En effet, selon une jurisprudence désormais bien établie, le statut du bail commercial et en particulier le droit au renouvellement du titre qu’il comporte, est incompatible avec la domanialité publique (CE, 24 novembre 2014, n° 352402, publié au recueil Lebon N° Lexbase : A2574M44 ; CE, 19 janvier 2017, n° 388010 N° Lexbase : A7234S9S), et tout l’argumentaire de la société reposait donc sur la domanialité privée des lieux.

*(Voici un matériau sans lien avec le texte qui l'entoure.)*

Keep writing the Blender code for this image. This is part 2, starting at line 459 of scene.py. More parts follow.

Le Conseil d’État écarte l’argumentaire de la société occupante et donne raison au département. Il retient en premier lieu que « les locaux en cause, qui ont vocation non seulement à accueillir temporairement des entreprises et à être régulièrement remis par le délégataire à la disposition de nouveaux porteurs de projets et créateurs d'entreprises dans le secteur agroalimentaire, mais aussi à permettre, par le biais de prestations matérielles et immatérielles, l'accompagnement de ces entreprises nouvelles de façon à favoriser leur création et leur essor, et qui s'inscrivent dans l'ensemble plus large des équipements et fonctions de la technopole, outil de développement économique départemental, étaient affectées au service public du développement économique départemental ». Il ajoute qu’ « en en déduisant, après avoir relevé par des motifs non critiqués par le pourvoi qu'ils étaient en outre spécialement aménagés pour cette mission, l'appartenance des locaux objet du litige au domaine public de la collectivité délégante, la cour n'a pas inexactement qualifié les faits ». De ce fait, sont caractérisés tout à la fois l’affectation des locaux à une mission de service public et l’existence des aménagements requis pour affirmer que l’immeuble relève du domaine public du département.

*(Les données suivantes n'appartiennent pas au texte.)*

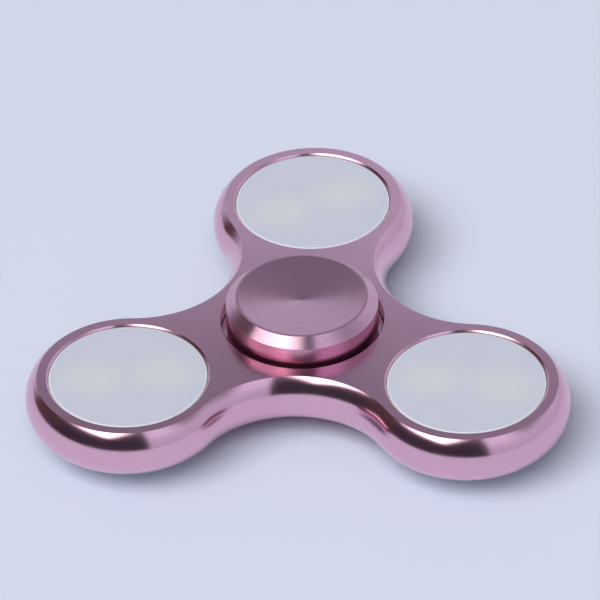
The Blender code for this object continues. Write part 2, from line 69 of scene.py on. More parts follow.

La décision est d’autant plus intéressante que le Conseil d’État avait affirmé par le passé, s’agissant d’ateliers-relais également affectés au développement économique et donc à une mission de service public, les locaux ne pouvaient être considérés comme incorporés au domaine public de ce seul fait, faute d’aménagements spéciaux (CE, 11 juin 2004, n° 261260, publié au recueil Lebon N° Lexbase : A7651DCD). Il en avait été déduit qu’en l’espèce, le bail conclu était un contrat de droit privé.

Par ailleurs, le Conseil d’État confirme sa jurisprudence selon laquelle l’appartenance des locaux au domaine public fait obstacle à ce que les conventions d’occupation puissent être qualifiées de baux commerciaux.

Entreprises locataires ou occupantes comme gestionnaires du domaine public doivent en conséquence réinterroger les qualifications appliquées jusqu’ici à ces locaux mis à disposition d’entreprises, pour lesquelles la domanialité publique et partant la précarité du titre n’est pas exclue.